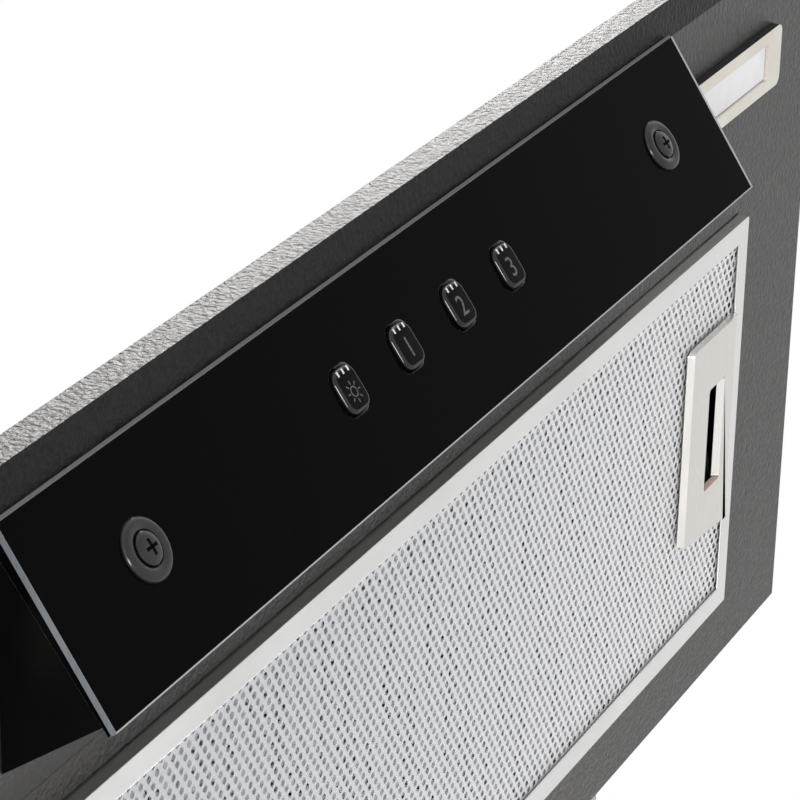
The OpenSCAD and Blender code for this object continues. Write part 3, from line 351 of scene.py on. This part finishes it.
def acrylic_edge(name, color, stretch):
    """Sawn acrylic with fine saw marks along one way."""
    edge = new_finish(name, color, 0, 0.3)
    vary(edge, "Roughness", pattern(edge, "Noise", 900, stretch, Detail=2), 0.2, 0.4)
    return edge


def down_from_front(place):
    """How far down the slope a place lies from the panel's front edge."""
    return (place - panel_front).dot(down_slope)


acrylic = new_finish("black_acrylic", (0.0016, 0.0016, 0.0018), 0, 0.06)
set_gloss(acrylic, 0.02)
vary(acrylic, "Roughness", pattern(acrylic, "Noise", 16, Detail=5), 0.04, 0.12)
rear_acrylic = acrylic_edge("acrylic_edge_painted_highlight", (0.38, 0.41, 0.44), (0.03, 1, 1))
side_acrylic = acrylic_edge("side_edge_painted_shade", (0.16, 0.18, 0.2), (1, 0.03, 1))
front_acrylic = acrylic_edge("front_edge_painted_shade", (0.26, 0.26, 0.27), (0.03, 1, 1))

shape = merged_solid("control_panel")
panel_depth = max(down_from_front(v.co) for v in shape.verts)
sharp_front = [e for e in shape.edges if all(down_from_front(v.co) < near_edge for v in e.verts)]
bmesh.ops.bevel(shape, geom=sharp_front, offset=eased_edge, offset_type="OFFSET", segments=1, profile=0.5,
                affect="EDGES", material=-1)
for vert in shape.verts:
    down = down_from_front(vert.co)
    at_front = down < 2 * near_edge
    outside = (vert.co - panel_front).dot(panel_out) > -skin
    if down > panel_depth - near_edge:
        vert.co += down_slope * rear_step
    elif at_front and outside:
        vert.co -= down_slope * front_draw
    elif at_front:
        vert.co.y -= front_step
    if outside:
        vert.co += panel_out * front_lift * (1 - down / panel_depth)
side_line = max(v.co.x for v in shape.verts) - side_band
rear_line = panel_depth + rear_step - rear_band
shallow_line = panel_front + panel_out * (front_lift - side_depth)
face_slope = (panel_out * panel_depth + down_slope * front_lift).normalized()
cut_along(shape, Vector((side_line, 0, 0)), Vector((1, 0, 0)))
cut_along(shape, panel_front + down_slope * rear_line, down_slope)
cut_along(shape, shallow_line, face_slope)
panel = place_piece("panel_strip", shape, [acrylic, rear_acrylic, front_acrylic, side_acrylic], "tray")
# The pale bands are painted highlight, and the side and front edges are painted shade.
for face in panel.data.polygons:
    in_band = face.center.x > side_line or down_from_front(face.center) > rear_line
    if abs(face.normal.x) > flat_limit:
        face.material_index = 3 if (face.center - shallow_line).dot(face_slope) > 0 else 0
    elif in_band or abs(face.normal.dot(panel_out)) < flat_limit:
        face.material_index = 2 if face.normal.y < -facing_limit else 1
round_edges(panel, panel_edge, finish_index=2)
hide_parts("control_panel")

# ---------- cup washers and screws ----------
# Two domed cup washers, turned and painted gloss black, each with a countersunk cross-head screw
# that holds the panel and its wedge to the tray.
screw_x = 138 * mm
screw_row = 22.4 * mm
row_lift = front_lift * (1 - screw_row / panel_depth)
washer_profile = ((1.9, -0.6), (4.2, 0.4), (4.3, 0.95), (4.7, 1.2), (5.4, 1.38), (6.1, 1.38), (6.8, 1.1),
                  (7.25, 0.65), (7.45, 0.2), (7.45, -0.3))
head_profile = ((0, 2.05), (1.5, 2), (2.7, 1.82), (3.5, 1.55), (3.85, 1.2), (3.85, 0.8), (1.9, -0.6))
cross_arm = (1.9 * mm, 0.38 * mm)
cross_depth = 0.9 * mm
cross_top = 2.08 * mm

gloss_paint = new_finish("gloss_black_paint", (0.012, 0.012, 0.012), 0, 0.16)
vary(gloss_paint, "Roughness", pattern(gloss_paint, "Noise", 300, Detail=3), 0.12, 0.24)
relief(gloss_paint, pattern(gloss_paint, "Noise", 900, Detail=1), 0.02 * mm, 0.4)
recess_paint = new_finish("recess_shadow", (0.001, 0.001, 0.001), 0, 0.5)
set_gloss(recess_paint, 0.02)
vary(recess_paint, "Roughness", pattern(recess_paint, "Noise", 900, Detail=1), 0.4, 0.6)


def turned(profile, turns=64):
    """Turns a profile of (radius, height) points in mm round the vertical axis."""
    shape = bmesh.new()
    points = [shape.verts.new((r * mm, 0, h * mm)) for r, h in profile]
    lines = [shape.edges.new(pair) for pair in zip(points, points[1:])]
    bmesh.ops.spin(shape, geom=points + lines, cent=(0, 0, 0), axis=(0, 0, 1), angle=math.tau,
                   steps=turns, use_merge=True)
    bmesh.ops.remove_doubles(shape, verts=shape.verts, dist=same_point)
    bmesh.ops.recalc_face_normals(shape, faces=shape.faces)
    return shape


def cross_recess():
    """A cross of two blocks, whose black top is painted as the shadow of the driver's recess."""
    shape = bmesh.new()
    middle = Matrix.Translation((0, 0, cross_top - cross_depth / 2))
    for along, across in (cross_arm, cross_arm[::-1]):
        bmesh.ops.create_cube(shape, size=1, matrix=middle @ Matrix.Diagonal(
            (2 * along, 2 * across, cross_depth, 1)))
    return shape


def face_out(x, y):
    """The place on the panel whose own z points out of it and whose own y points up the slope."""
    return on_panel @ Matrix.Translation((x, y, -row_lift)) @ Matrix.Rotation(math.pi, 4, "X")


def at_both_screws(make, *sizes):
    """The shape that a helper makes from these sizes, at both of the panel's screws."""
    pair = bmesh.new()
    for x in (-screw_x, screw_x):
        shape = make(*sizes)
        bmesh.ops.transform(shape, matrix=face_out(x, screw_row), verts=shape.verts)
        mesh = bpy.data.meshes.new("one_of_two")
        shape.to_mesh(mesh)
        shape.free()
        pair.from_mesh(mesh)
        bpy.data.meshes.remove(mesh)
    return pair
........
TASK TO COMPLETE: Everything from the first line above through the line that contains "return edge" should be duplicated exactly, please, and nothing beyond it.

EXERCISE ANSWER:
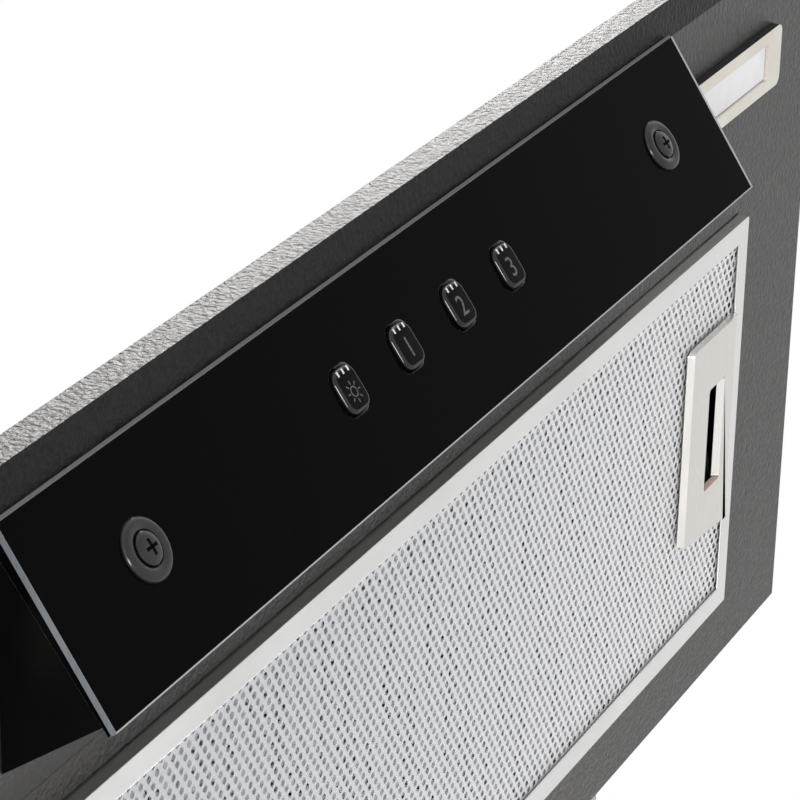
The OpenSCAD and Blender code for this object continues. Write part 3, from line 351 of scene.py on. This part finishes it.
def acrylic_edge(name, color, stretch):
    """Sawn acrylic with fine saw marks along one way."""
    edge = new_finish(name, color, 0, 0.3)
    vary(edge, "Roughness", pattern(edge, "Noise", 900, stretch, Detail=2), 0.2, 0.4)
    return edge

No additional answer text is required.